Opinión

Esta Constitución está obsoleta

Esta semana se ha celebrado el cuadragésimo tercer aniversario de la Constitución de 1978, y no se puede decir que los años no pasen por ella. Nuestra Carta Magna ha envejecido bastante mal, y si no se abre el melón de su reforma es porque, aunque casi todos querrían cambiar cosas, casi nadie se fía de las cosas que cambiarían los demás. Esta Constitución nacida de la necesidad y la componenda se mantiene hoy vigente por inercia y por el temor de que, si la revisamos, podamos acabar aún peor. Pero eso no significa que el texto sea ninguna joya.

Para empezar, establece un marco territorial bastante centralista, por lo que es inadecuada para articular la complejidad territorial de un país como España. Y de aquellos polvos vienen estos lodos. Durante más de cuatro décadas, cada simple transferencia de competencias desde la administración central a las autonómicas ha sido como una amputación para quienes aún se obstinan en imponer una homogeneización política que choca frontalmente con la realidad española. Cuántos excesos de unos y otros, cuánta unilateralidad indepe y cuánto “a por ellos” unionista nos habríamos ahorrado si el Título VIII hubiese sido mucho más ambicioso, quizá emulando a la constitución nonata de Emilio Castelar, quizá la mejor que se ha escrito en esta tierra.

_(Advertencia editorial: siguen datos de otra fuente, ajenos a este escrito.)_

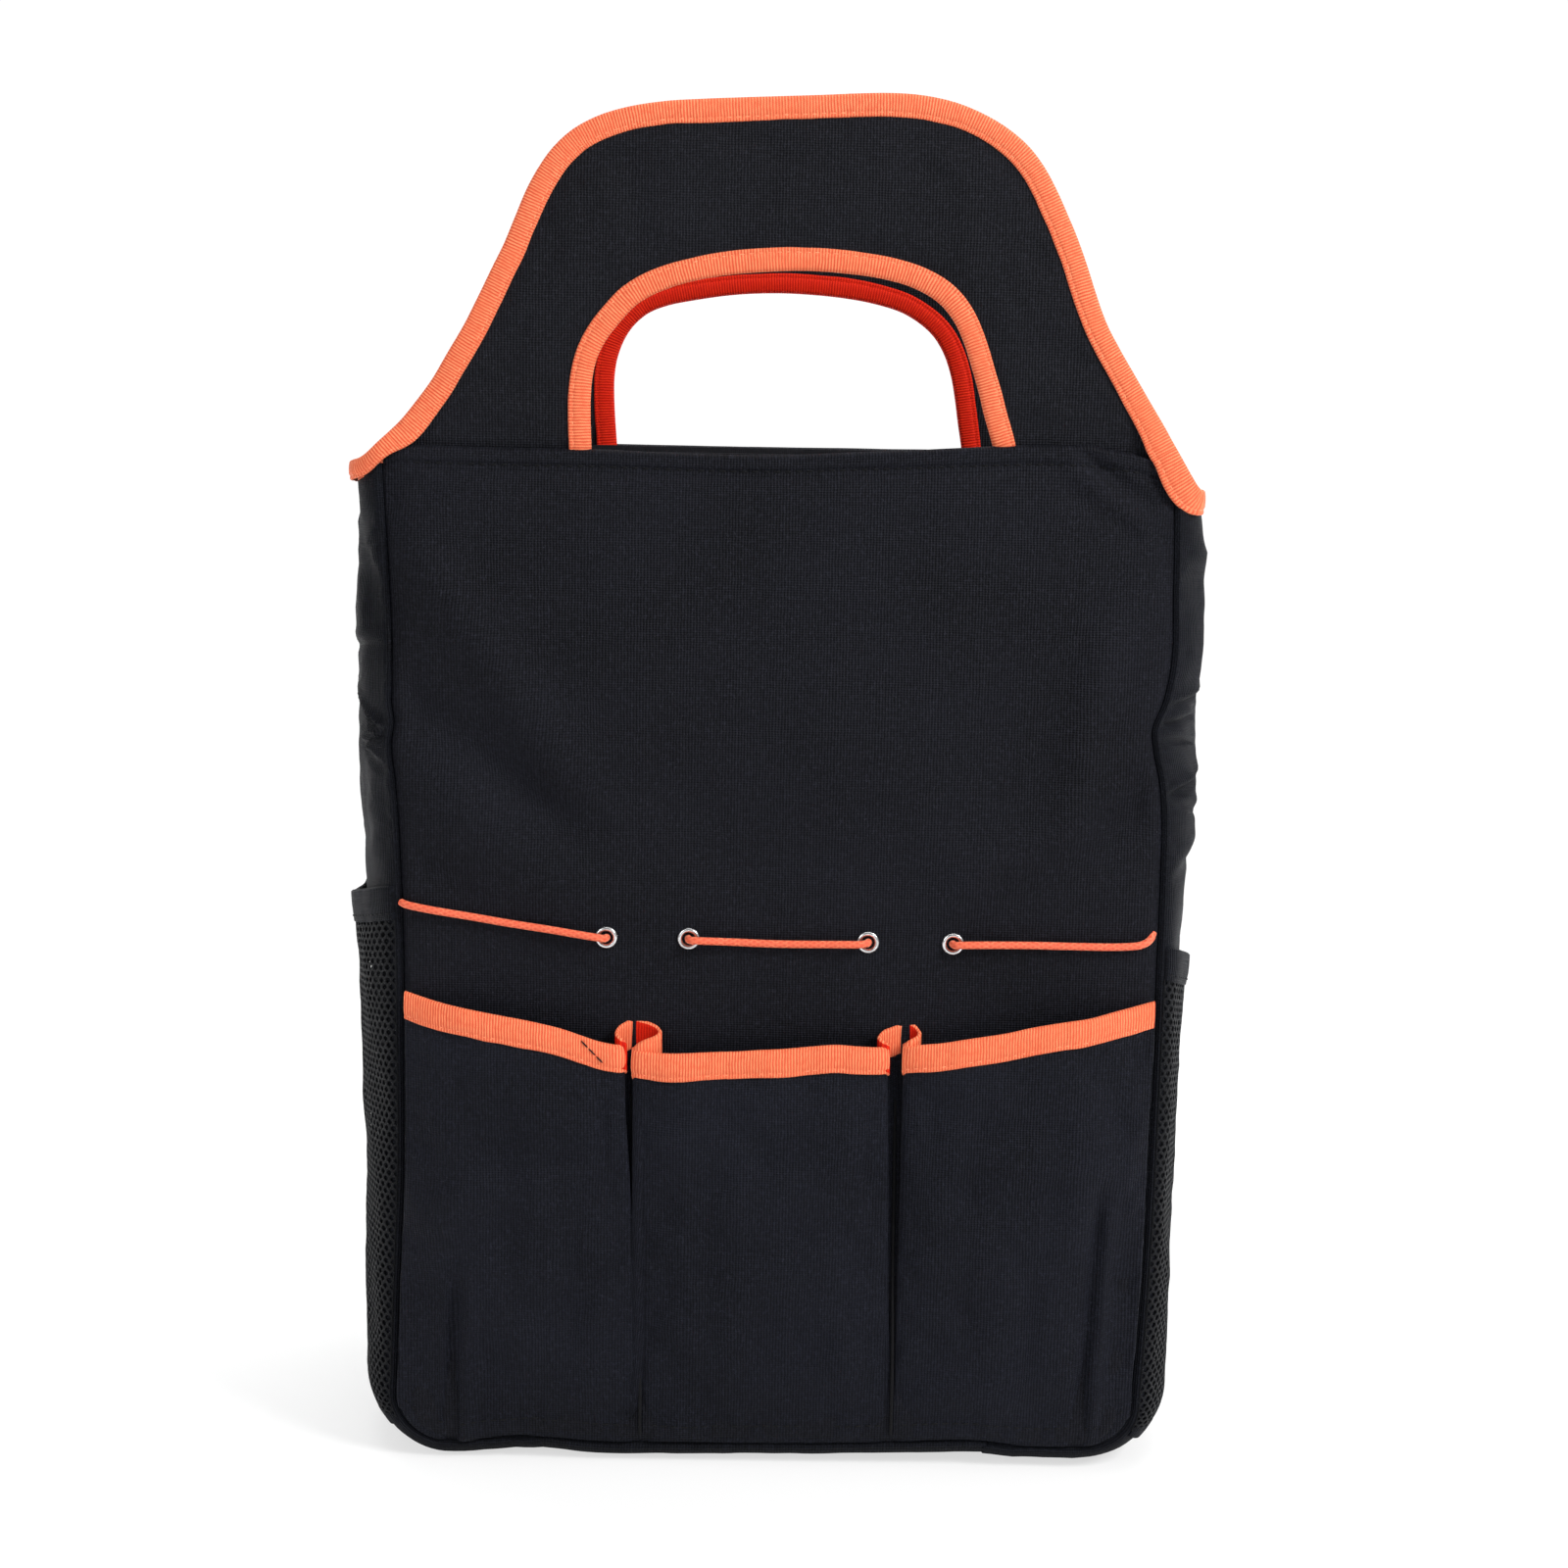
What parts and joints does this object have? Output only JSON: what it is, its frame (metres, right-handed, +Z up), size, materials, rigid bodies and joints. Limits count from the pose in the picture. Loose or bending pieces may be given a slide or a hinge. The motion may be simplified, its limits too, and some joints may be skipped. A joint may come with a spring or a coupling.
{
  "type": "garden tool bag",
  "caption": "Open-topped fabric tool tote with arched handle panels, pleated front pockets, side mesh pockets and an elastic cord laced through eyelets.",
  "frame": {"origin": "centre of the flat base, on the ground", "axes": "+X to the right seen from the front, +Y from the pocketed front to the back, +Z up"},
  "size_m": [0.341, 0.1624, 0.52],
  "materials": {
    "oxford_black": "woven coated oxford cloth, near black",
    "pocket_cloth": "woven oxford cloth, near black",
    "lining_cloth": "smooth woven lining, near black",
    "foam": "soft closed-cell foam sheet",
    "stiff_board": "stiff plastic board",
    "seam_tape": "black woven seam tape",
    "edging_orange": "ribbed woven edging tape, bright orange",
    "mesh_cloth": "open knitted mesh, black",
    "elastic_cord": "braided elastic cord, orange",
    "eyelet_metal": "plated pressed metal"
  },
  "bodies": {
    "shell": {"front_panel": "oxford_black", "back_panel": "oxford_black", "side_gusset_left": "oxford_black", "side_gusset_right": "oxford_black", "bottom_panel": "oxford_black", "pocket_pleat_left": "pocket_cloth", "pocket_pleat_right": "pocket_cloth", "front_lining": "lining_cloth", "back_lining": "lining_cloth", "base_lining": "lining_cloth", "front_foam": "foam", "back_foam": "foam", "base_board": "stiff_board", "front_seam_binding": "seam_tape", "back_seam_binding": "seam_tape", "rim_binding_left": "edging_orange", "rim_binding_right": "edging_orange", "pleat_binding_left": "edging_orange", "pleat_binding_right": "edging_orange", "cord_inner_left": "elastic_cord", "cord_inner_right": "elastic_cord", "eyelet_1": "eyelet_metal", "eyelet_2": "eyelet_metal", "eyelet_3": "eyelet_metal", "eyelet_4": "eyelet_metal", "eyelet_washer_1": "eyelet_metal", "eyelet_washer_2": "eyelet_metal", "eyelet_washer_3": "eyelet_metal", "eyelet_washer_4": "eyelet_metal"},
    "front_handle": {"front_handle_panel": "oxford_black", "front_handle_foam": "foam", "front_handle_lining": "oxford_black", "front_handle_edge_binding": "edging_orange", "front_handle_hole_binding": "edging_orange"},
    "back_handle": {"back_handle_panel": "oxford_black", "back_handle_foam": "foam", "back_handle_lining": "oxford_black", "back_handle_edge_binding": "edging_orange", "back_handle_hole_binding": "edging_orange"},
    "pocket_left": {"pocket_panel_left": "pocket_cloth", "pocket_binding_left": "edging_orange"},
    "pocket_center": {"pocket_panel_center": "pocket_cloth", "pocket_binding_center": "edging_orange"},
    "pocket_right": {"pocket_panel_right": "pocket_cloth", "pocket_binding_right": "edging_orange"},
    "mesh_left": {"mesh_pocket_left": "mesh_cloth", "mesh_hem_left": "oxford_black"},
    "mesh_right": {"mesh_pocket_right": "mesh_cloth", "mesh_hem_right": "oxford_black"},
    "cord_left": {"cord_run_left": "elastic_cord"},
    "cord_center": {"cord_run_center": "elastic_cord"},
    "cord_right": {"cord_run_right": "elastic_cord"}
  },
  "joints": [
    {"name": "front_handle_swing", "type": "hinge", "parent": "shell", "child": "front_handle", "pos_m": [0, -0.0731, 0.393], "axis": [1, 0, 0], "range_deg": [-32, 100], "stiffness_Nm_per_rad": 0.12},
    {"name": "back_handle_swing", "type": "hinge", "parent": "shell", "child": "back_handle", "pos_m": [0, 0.0731, 0.393], "axis": [-1, 0, 0], "range_deg": [-32, 100], "stiffness_Nm_per_rad": 0.12},
    {"name": "pocket_left_open", "type": "hinge", "parent": "shell", "child": "pocket_left", "pos_m": [-0.097, -0.0755, 0.014], "axis": [1, 0, 0], "range_deg": [0, 12], "stiffness_Nm_per_rad": 0.05},
    {"name": "pocket_center_open", "type": "hinge", "parent": "shell", "child": "pocket_center", "pos_m": [-0.002, -0.0755, 0.014], "axis": [1, 0, 0], "range_deg": [0, 12], "stiffness_Nm_per_rad": 0.05},
    {"name": "pocket_right_open", "type": "hinge", "parent": "shell", "child": "pocket_right", "pos_m": [0.095, -0.0755, 0.014], "axis": [1, 0, 0], "range_deg": [0, 12], "stiffness_Nm_per_rad": 0.05},
    {"name": "mesh_left_open", "type": "hinge", "parent": "shell", "child": "mesh_left", "pos_m": [-0.15, 0, 0.0123], "axis": [0, -1, 0], "range_deg": [0, 10], "stiffness_Nm_per_rad": 0.05},
    {"name": "mesh_right_open", "type": "hinge", "parent": "shell", "child": "mesh_right", "pos_m": [0.15, 0, 0.0123], "axis": [0, 1, 0], "range_deg": [0, 10], "stiffness_Nm_per_rad": 0.05},
    {"name": "cord_left_stretch", "type": "slide", "parent": "shell", "child": "cord_left", "axis": [0, -1, 0], "range_m": [0, 0.012], "stiffness_N_per_m": 150},
    {"name": "cord_center_stretch", "type": "slide", "parent": "shell", "child": "cord_center", "axis": [0, -1, 0], "range_m": [0, 0.012], "stiffness_N_per_m": 150},
    {"name": "cord_right_stretch", "type": "slide", "parent": "shell", "child": "cord_right", "axis": [0, -1, 0], "range_m": [0, 0.012], "stiffness_N_per_m": 150}
  ]
}
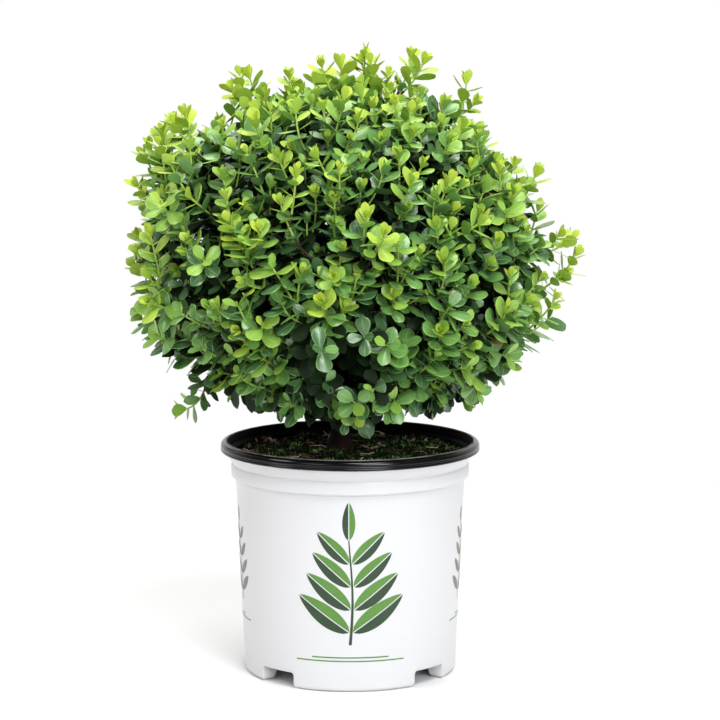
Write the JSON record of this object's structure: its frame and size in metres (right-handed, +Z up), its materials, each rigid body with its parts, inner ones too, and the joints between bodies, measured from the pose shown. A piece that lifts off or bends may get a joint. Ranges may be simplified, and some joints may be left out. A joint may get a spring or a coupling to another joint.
{
  "type": "potted box shrub",
  "caption": "Evergreen box shrub grown as a loose round ball of small glossy leaves on a short trunk, in a round white plastic nursery pot with a black rolled rim.",
  "frame": {"origin": "middle of the pot's foot circle, on the surface that the pot stands on", "axes": "+Z up along the pot's axis, -Y towards the front, +X to the right as seen from the front"},
  "size_m": [0.4033, 0.393, 0.553],
  "materials": {
    "pot": "satin white plastic",
    "pot_rim": "glossy black plastic",
    "potting_mix": "moist crumbly bark and peat",
    "bark": "rough brown bark",
    "foliage": "glossy green leaves"
  },
  "bodies": {
    "root": {"pot": "pot", "pot_rim": "pot_rim", "potting_mix": "potting_mix", "trunk": "bark", "bough_top": "bark", "bough_upper_left": "bark", "bough_upper_front": "bark", "bough_upper_right": "bark", "bough_upper_back": "bark", "bough_lower_left": "bark", "bough_lower_front_left": "bark", "bough_lower_front_right": "bark", "bough_lower_right": "bark", "bough_lower_back_right": "bark", "bough_lower_back_left": "bark", "foliage_top": "foliage", "foliage_upper_left": "foliage", "foliage_upper_front": "foliage", "foliage_upper_right": "foliage", "foliage_upper_back": "foliage", "foliage_lower_left": "foliage", "foliage_lower_front_left": "foliage", "foliage_lower_front_right": "foliage", "foliage_lower_right": "foliage", "foliage_lower_back_right": "foliage", "foliage_lower_back_left": "foliage"}
  },
  "joints": []
}
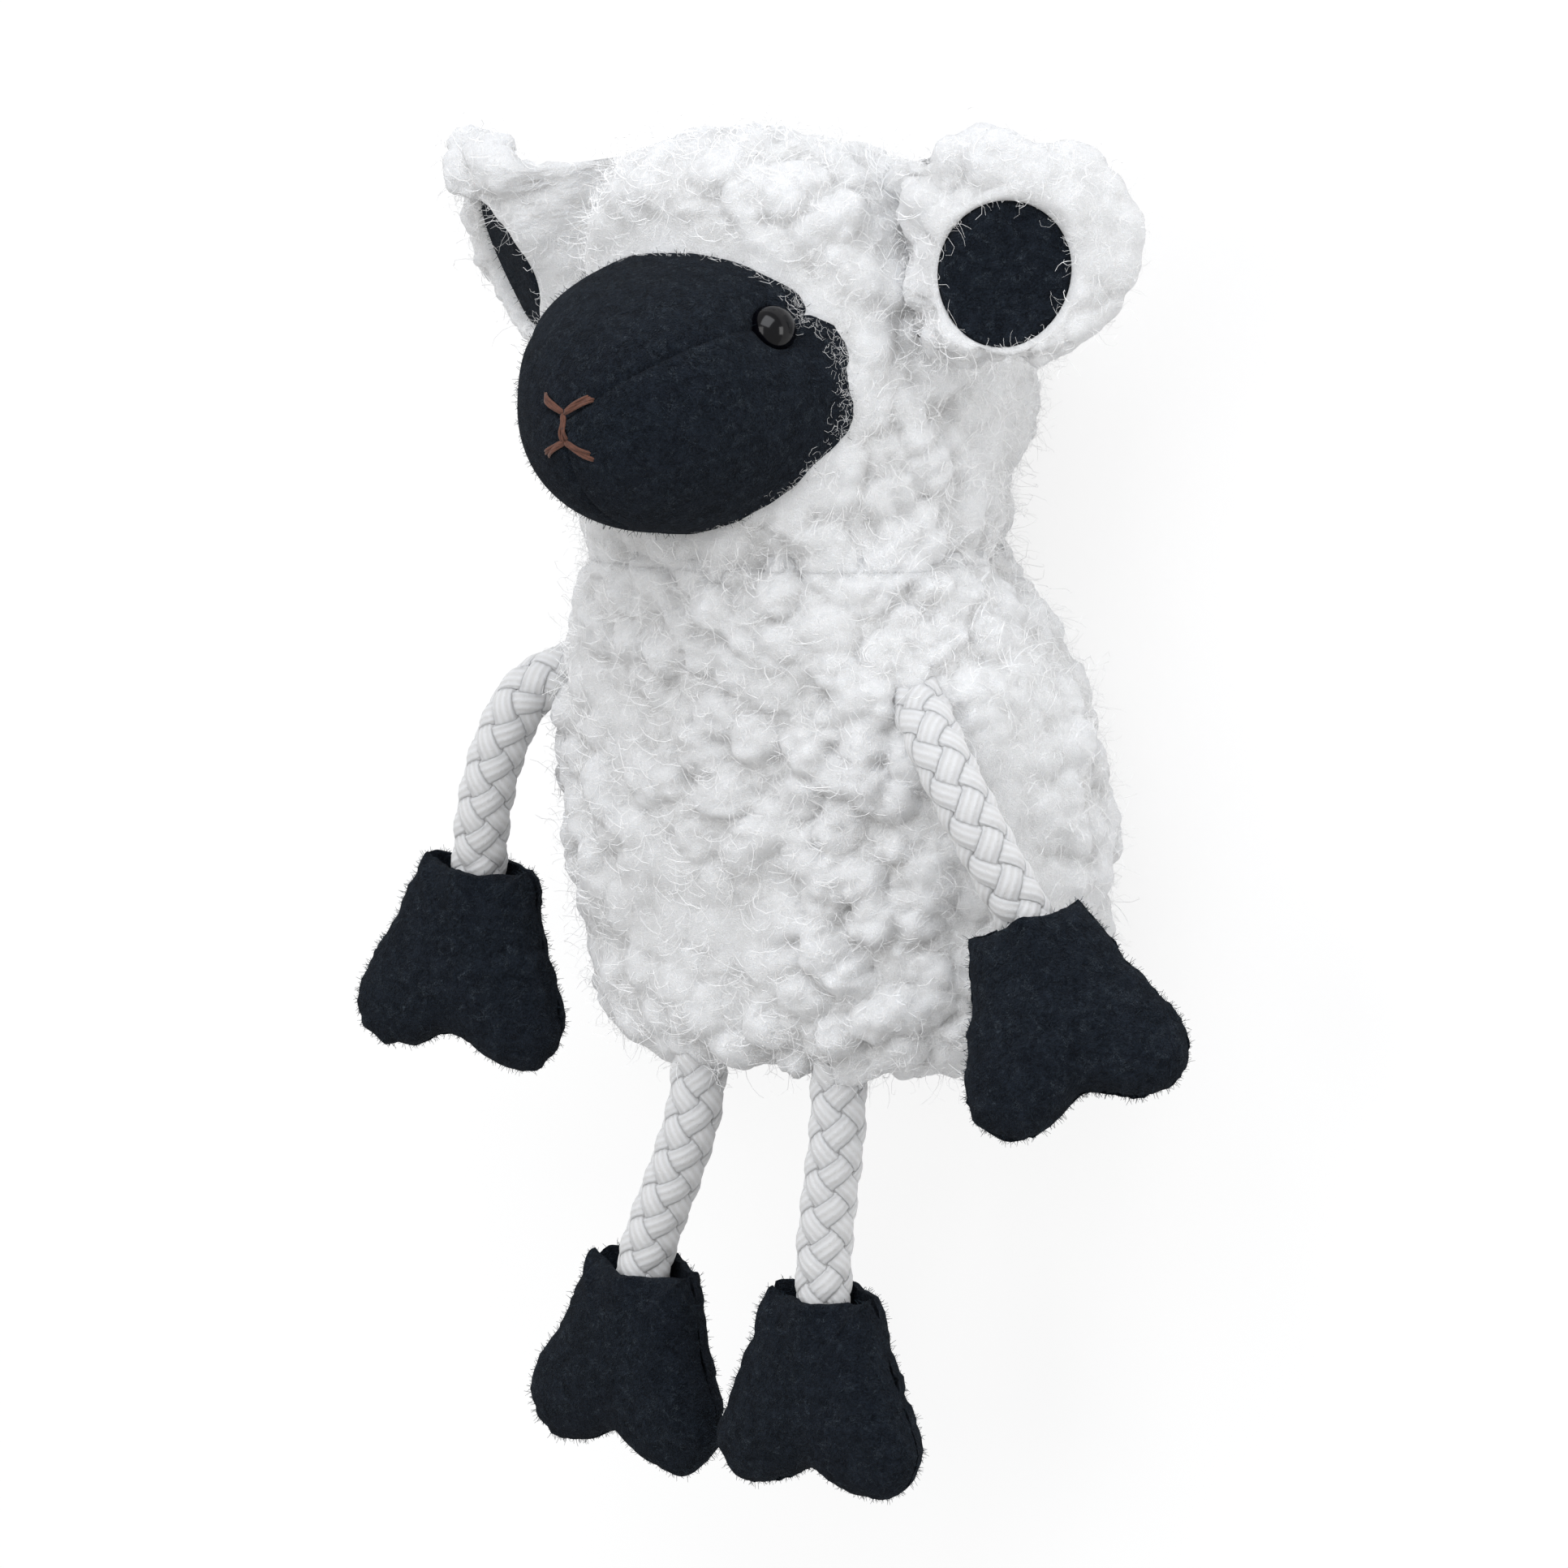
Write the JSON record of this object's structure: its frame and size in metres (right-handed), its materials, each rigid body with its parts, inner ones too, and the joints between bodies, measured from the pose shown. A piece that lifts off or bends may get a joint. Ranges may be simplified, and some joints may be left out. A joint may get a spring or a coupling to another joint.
{
  "type": "finger puppet",
  "caption": "Woolly sheep finger puppet: an open fleece sleeve for a finger, a stuffed head with a felt face and lined ears, and braided cord limbs ending in felt hooves.",
  "frame": {"origin": "on the puppet's centre line, on the table under the middle of the sleeve's back", "axes": "+Y along the body towards the head, +Z the way the puppet looks, +X towards the puppet's own left"},
  "size_m": [0.1043, 0.1445, 0.0656],
  "materials": {
    "fleece": "curly pile",
    "stuffing": "loose fibre",
    "felt": "matte felt",
    "eye_bead": "glossy",
    "mouth_thread": "twisted thread",
    "limb_cord": "braided"
  },
  "bodies": {
    "root": {"body_fleece": "fleece", "head_fleece": "fleece", "ear_left_fleece": "fleece", "ear_right_fleece": "fleece", "head_stuffing": "stuffing", "face_gusset": "felt", "face_cheek_left": "felt", "face_cheek_right": "felt", "ear_left_lining": "felt", "ear_right_lining": "felt", "hand_left_front_panel": "felt", "hand_left_back_panel": "felt", "hand_right_front_panel": "felt", "hand_right_back_panel": "felt", "foot_left_front_panel": "felt", "foot_left_back_panel": "felt", "foot_right_front_panel": "felt", "foot_right_back_panel": "felt", "eye_left": "eye_bead", "eye_right": "eye_bead", "mouth_stitches": "mouth_thread", "arm_left_cord": "limb_cord", "arm_right_cord": "limb_cord", "leg_left_cord": "limb_cord", "leg_right_cord": "limb_cord"}
  },
  "joints": []
}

Para continuar, la constitución de 1978 establece un marco arcaico para la jefatura del Estado. Somos seguramente el único país del mundo que ha restaurado una monarquía en el último cuarto del siglo XX. Se restauró con calzador. Se suponía que iba a ser un punto de encuentro y una decisión salomónica: ni la república de infausto recuerdo para media España ni un régimen autoritario, pesadilla terrible para la otra media. Monarquía formal pero democracia. República de hecho, con rey como floripondio ornamental. Y así fue al principio, y casi le dieron el Nobel a Juan Carlos (a ver, que si se le ha dado a Arafat y a Obama, pues tampoco habría pasado mucho). Pero todo se ha torcido y hoy la corona es incómoda para gran parte de la población. ¿Mayoritaria? No lo sabemos, porque no se quiere hacer una consulta popular al respecto. Creo que no sólo quienes nos sentimos libertarios o liberales, sino cualquier demócrata profundo, rechaza hoy una institución obsoleta que discrimina por sexo y por edad, y que, por muy poco poder que tenga, es el último vestigio de la consideración diferenciada de los seres humanos en función de su cuna, algo que repele y asquea a cuantos tenemos las revoluciones francesa y, sobre todo, norteamericana, como raíces del mundo moderno, de la civilización global basada en la soberanía del ser humano individualmente considerado.

Y por último, esta Constitución avienta un insoportable hedor colectivista. Por una parte, relega el derecho individual a la propiedad privada, que no forma parte de la carta de derechos fundamentales sino que aparece más adelante y con matices nauseabundos. ¿Qué es eso de que la propiedad de cada ser humano está subordinada a la “función social” de la riqueza? Eso es la antesala del expolio al individuo, y así se ha visto desde la promulgación del texto en innumerables circunstancia. La riqueza cumple por sí sola una gran función social, y lo que la incumple es otorgar a los políticos la facultad de tomarla y redistribuirla. Si queremos que la sociedad prospere y que cada vez más personas salgan de la pobreza hasta erradicarla, debemos seguir la estela de los países que más y mejor protegen la propiedad privada.

Por otra parte, el texto del 78 abre las puertas de par en par al robo tributario sin límites, porque dice con mucha solemnidad estéril que los impuestos “no podrán ser confiscatorios” pero se olvida casualmente de determinar cuándo lo son, por lo que ese papel mojado no nos ampara en absoluto. Hay impuestos como el del tabaco que superan las tres cuartas partes del valor del hecho imponible. Hay otros como el de la energía que superan la mitad. El ciudadano medio trabaja del 1 de enero al 30 de junio aproximadamente para pagar impuestos y cotizaciones (incluidos los pagos que su empresa hace por él). El siervo medieval pagaba el diez por ciento (diezmo) y el ciudadano español de hoy paga al menos la mitad. ¿No es esto confiscatorio, señores padres de la Constitución?

En suma, estamos ante un texto a enmendar de arriba abajo tan pronto como los extremistas de ambos lados dejen de ser un peligro aún peor que el representado por esta bazofia de constitución que tenemos. Y encima, el órgano que la interpreta es un puñado de juristas nombrados por el consenso de los dos grandes partidos, desde los albores de la democracia. Deberíamos tener en realidad una sala de lo constitucional en el Supremo y no un TC que se ha convertido en una tercera cámara legislativa sin la menor legitimidad ciudadana. Mal día el 6 de diciembre, esta constitución está obsoleta.